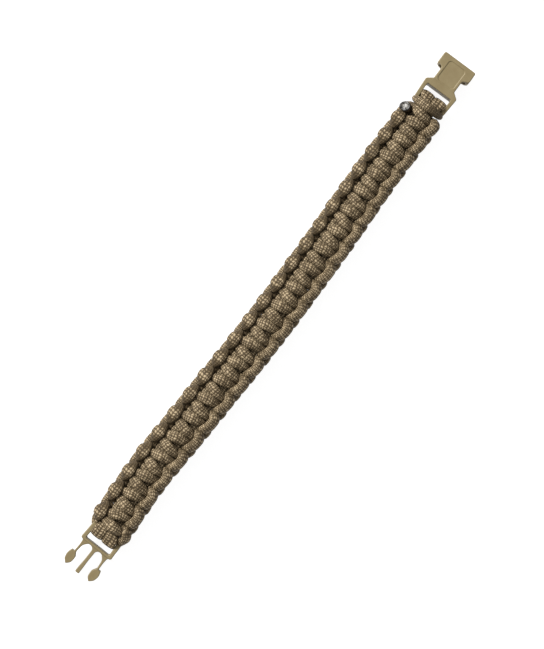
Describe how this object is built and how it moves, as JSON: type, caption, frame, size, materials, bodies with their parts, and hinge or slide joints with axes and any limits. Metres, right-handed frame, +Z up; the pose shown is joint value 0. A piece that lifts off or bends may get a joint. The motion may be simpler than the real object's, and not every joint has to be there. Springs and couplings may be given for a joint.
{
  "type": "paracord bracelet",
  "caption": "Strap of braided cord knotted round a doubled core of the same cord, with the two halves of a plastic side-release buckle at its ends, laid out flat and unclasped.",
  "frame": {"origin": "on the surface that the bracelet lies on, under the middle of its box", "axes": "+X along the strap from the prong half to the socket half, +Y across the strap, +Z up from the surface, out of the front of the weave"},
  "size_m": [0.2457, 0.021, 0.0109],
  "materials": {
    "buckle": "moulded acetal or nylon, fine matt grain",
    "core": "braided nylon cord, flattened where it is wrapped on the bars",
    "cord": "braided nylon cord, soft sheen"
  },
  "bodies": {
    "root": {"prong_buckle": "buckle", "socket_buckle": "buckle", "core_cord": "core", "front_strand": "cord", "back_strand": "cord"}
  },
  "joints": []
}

====================

Reproduce the data in full, exactly as presented.

Complete output →
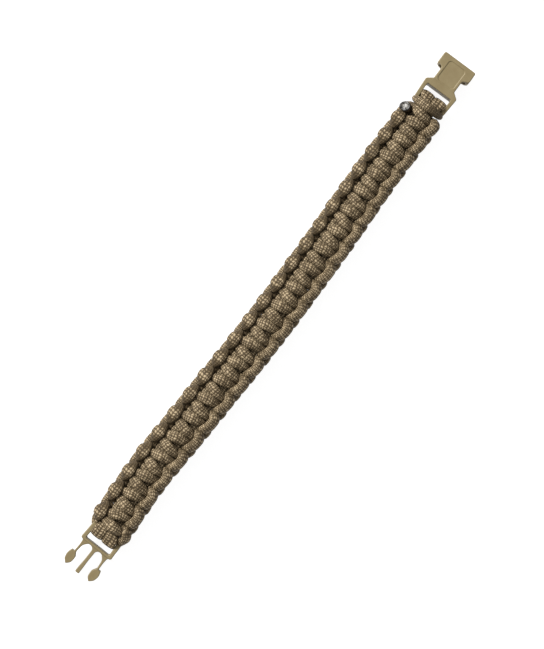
Describe how this object is built and how it moves, as JSON: type, caption, frame, size, materials, bodies with their parts, and hinge or slide joints with axes and any limits. Metres, right-handed frame, +Z up; the pose shown is joint value 0. A piece that lifts off or bends may get a joint. The motion may be simpler than the real object's, and not every joint has to be there. Springs and couplings may be given for a joint.
{
  "type": "paracord bracelet",
  "caption": "Strap of braided cord knotted round a doubled core of the same cord, with the two halves of a plastic side-release buckle at its ends, laid out flat and unclasped.",
  "frame": {"origin": "on the surface that the bracelet lies on, under the middle of its box", "axes": "+X along the strap from the prong half to the socket half, +Y across the strap, +Z up from the surface, out of the front of the weave"},
  "size_m": [0.2457, 0.021, 0.0109],
  "materials": {
    "buckle": "moulded acetal or nylon, fine matt grain",
    "core": "braided nylon cord, flattened where it is wrapped on the bars",
    "cord": "braided nylon cord, soft sheen"
  },
  "bodies": {
    "root": {"prong_buckle": "buckle", "socket_buckle": "buckle", "core_cord": "core", "front_strand": "cord", "back_strand": "cord"}
  },
  "joints": []
}